Farmer Focus: Let’s keep the anti-meat agenda honest
Not all heroes wear capes, or in this case, not all heroines. Bear with me because this is convoluted.
I like to read The Guardian newspaper for its good coverage of world events, great rugby pages and wildly anti-beef agenda. It’s important to keep track of the opposition camp.
See also: Calls for retraction of 2019 Eat-Lancet report as sequel looms
Recently, we had pound-shop eco warrior George Monbiot whingeing about the Farm Carbon Toolkit, criticising it for using modelling to estimate the carbon storage of well-managed grassland.
He conveniently ignored that the Global Warming Potential of enteric methane (which he loves to bang on about) also comes from modelling, as that is the scientific method used to, well, model outcomes.
Despite this, my favourite recent piece of misinformation was in a Guardian story entitled “UN livestock emissions report seriously distorted our work, say experts”.
This story repeated ideas that meat and dairy are bad for human health, referencing The Eat-Lancet Planetary Health Diet report. The report guides governments, including ours in the UK, on dietary messaging.
The Guardian, however, failed to show that the claims on meat and dairy have already been discredited.
The report was based on a study called Global Burden of Diseases (GBD) 2019, self-described as the “de facto source for global health accounting”.
It was a revision on the 2017 paper of the same name and brought massive changes, including a 36-fold increase in deaths attributable to meat consumption, but no justification for why.
Enter our heroine: Prof Alice Stanton of the Royal College of Surgeons in Ireland.
Alice and others questioned the Lancet on what had happened in the intervening two years and were repeatedly ignored.

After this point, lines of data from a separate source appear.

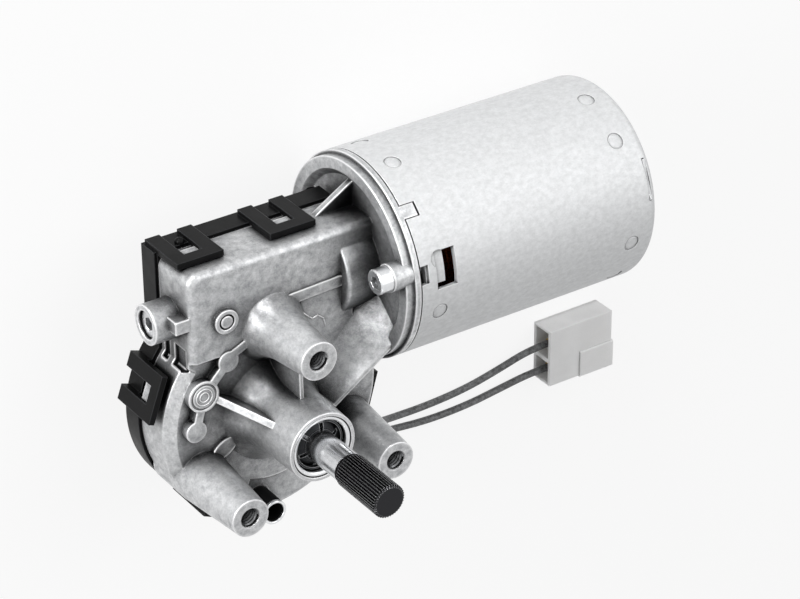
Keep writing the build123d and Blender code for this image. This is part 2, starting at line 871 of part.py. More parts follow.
# Worm wheel: toothed rim, web and ribs
tooth_root = wheel_pitch_radius - tooth_depth_factor * gear_module
flank_slope = tan(radians(pressure_angle))
gap_half = worm_pitch / 4
tilt = radians(lead_angle)
gap_plane = Plane(origin=(0, 0, motor_z), x_dir=(cos(tilt), 0, sin(tilt)), z_dir=(-sin(tilt), 0, cos(tilt)))
with BuildPart() as worm_wheel:
    with BuildSketch(Plane.XZ):
        with BuildLine():
            Polyline(
                (wheel_hub_radius, wheel_bottom),
                (wheel_hub_radius + wheel_rim, wheel_bottom),
                (wheel_hub_radius + wheel_rim, motor_z - wheel_web / 2),
                (tooth_root - wheel_rim, motor_z - wheel_web / 2),
                (tooth_root - wheel_rim, wheel_bottom),
                (tooth_tip, wheel_bottom),
                (tooth_tip, wheel_bottom + wheel_width),
                (tooth_root - wheel_rim, wheel_bottom + wheel_width),
                (tooth_root - wheel_rim, motor_z + wheel_web / 2),
                (wheel_hub_radius + wheel_rim, motor_z + wheel_web / 2),
                (wheel_hub_radius + wheel_rim, wheel_bottom + wheel_width),
                (wheel_hub_radius, wheel_bottom + wheel_width),
                close=True,
            )
        make_face()
    revolve(axis=Axis.Z)
    with BuildSketch(Plane.XY.offset(wheel_bottom)):
        with PolarLocations(0, wheel_ribs):
            with Locations((wheel_hub_radius + wheel_rim / 2, 0)):
                Rectangle(
                    tooth_root - wheel_hub_radius - wheel_rim,
                    wheel_rib_width,
                    align=(Align.MIN, Align.CENTER),
                )
    extrude(amount=wheel_width)
    with BuildPart(mode=Mode.PRIVATE) as tooth_gap:
        with BuildSketch(gap_plane):
            with BuildLine():
                root_half = gap_half - (wheel_pitch_radius - tooth_root) * flank_slope
                mouth_half = gap_half + 2 * gear_module * flank_slope
                Polyline(
                    (-root_half, tooth_root),
                    (root_half, tooth_root),
                    (mouth_half, wheel_pitch_radius + 2 * gear_module),
                    (-mouth_half, wheel_pitch_radius + 2 * gear_module),
                    close=True,
                )
            make_face()
        extrude(amount=wheel_width, both=True)
    with PolarLocations(0, wheel_teeth):
        add(tooth_gap.part, mode=Mode.SUBTRACT)
worm_wheel.part.label = "worm_wheel"
export_step(worm_wheel.part, "parts/worm_wheel.step")

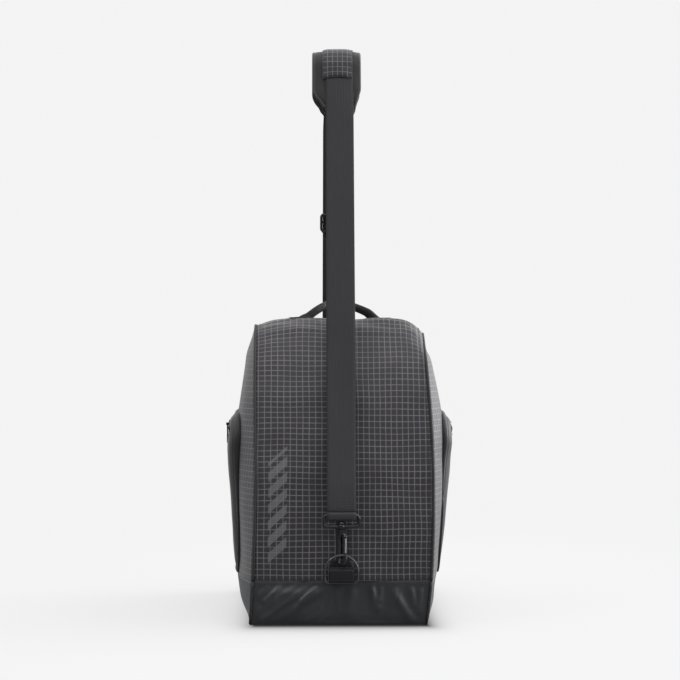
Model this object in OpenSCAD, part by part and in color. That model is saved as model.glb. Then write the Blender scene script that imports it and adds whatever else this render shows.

After persistence, the Lancet published their concerns.
Alice found the authors of GBD 2019 could cite no peer-reviewed data for their changes yet would neither show their working nor retract their changes.
As a result of her efforts, the next GBD will recommend meat and dairy are part of a healthy, balanced diet.
Incidentally, should it be of interest, the GBD study is compiled by the Institute for Health Metrics Evaluation, part of the University of Washington in Seattle, and is funded by the Bill and Melinda Gates Foundation.
Bill Gates is known for investing in meat-free alternatives, Beyond Meat, Impossible Meat, and Upside Foods.